- Material provided
>>>>>
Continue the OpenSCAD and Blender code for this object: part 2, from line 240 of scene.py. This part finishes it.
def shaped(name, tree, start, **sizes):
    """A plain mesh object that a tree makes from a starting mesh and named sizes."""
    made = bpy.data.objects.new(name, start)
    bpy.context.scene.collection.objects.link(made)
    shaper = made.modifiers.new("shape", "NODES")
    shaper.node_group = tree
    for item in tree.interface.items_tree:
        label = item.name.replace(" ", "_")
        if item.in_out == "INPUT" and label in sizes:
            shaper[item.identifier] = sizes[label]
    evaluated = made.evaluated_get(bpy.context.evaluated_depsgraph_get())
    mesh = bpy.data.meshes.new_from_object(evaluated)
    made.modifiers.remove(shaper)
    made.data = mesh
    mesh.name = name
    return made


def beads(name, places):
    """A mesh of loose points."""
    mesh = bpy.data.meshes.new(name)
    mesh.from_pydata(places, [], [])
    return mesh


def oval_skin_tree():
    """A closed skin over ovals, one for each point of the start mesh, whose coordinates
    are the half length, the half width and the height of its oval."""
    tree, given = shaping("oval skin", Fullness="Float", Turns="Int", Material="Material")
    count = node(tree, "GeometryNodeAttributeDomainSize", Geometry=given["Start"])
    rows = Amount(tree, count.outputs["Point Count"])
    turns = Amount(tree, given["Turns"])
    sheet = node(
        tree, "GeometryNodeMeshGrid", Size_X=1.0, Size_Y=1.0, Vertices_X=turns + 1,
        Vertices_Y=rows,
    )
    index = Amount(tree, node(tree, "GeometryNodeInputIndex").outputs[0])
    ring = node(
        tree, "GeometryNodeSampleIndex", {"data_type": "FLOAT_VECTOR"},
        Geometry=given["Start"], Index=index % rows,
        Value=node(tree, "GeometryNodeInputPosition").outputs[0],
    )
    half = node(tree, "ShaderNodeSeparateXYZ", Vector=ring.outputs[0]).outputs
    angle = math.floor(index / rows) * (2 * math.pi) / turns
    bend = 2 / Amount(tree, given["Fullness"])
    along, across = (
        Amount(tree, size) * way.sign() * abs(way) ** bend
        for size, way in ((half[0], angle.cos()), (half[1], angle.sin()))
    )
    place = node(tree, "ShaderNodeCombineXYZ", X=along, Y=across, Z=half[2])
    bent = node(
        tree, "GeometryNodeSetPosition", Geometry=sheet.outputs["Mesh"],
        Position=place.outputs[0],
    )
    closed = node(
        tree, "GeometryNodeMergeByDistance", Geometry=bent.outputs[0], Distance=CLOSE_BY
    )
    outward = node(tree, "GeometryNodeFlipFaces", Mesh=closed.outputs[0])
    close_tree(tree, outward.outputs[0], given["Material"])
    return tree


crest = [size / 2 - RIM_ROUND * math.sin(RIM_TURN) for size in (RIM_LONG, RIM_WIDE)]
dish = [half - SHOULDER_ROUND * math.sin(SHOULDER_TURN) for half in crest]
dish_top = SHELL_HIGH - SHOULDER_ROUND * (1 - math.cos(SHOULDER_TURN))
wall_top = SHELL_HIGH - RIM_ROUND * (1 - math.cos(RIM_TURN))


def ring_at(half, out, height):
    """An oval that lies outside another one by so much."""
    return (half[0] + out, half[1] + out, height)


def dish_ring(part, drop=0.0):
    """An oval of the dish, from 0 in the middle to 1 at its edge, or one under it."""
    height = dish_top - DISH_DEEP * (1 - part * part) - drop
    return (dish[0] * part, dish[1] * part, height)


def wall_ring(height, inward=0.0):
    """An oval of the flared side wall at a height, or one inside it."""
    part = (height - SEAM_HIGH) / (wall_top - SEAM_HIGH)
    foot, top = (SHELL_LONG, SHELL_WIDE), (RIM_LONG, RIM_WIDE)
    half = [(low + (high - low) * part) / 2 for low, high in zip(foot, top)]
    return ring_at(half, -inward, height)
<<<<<
>>>>>
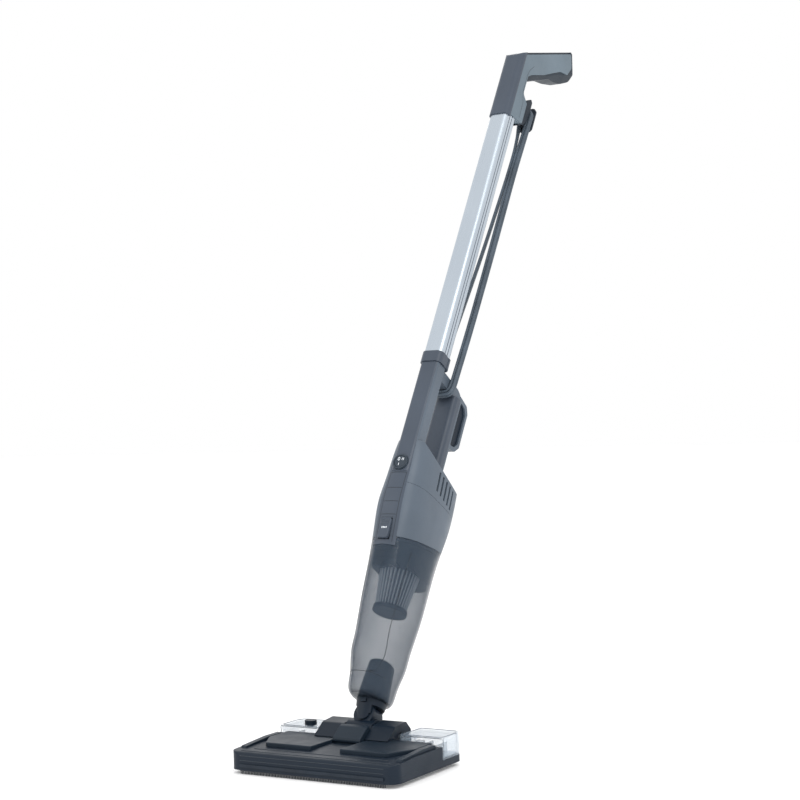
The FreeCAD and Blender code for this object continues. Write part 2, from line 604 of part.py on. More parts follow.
<<<<<
- Problem to work on
Only the lines from the one holding "Continue the OpenSCAD" through the one holding "return mesh" are wanted; retype them exactly.

- Exercise output
Continue the OpenSCAD and Blender code for this object: part 2, from line 240 of scene.py. This part finishes it.
def shaped(name, tree, start, **sizes):
    """A plain mesh object that a tree makes from a starting mesh and named sizes."""
    made = bpy.data.objects.new(name, start)
    bpy.context.scene.collection.objects.link(made)
    shaper = made.modifiers.new("shape", "NODES")
    shaper.node_group = tree
    for item in tree.interface.items_tree:
        label = item.name.replace(" ", "_")
        if item.in_out == "INPUT" and label in sizes:
            shaper[item.identifier] = sizes[label]
    evaluated = made.evaluated_get(bpy.context.evaluated_depsgraph_get())
    mesh = bpy.data.meshes.new_from_object(evaluated)
    made.modifiers.remove(shaper)
    made.data = mesh
    mesh.name = name
    return made


def beads(name, places):
    """A mesh of loose points."""
    mesh = bpy.data.meshes.new(name)
    mesh.from_pydata(places, [], [])
    return mesh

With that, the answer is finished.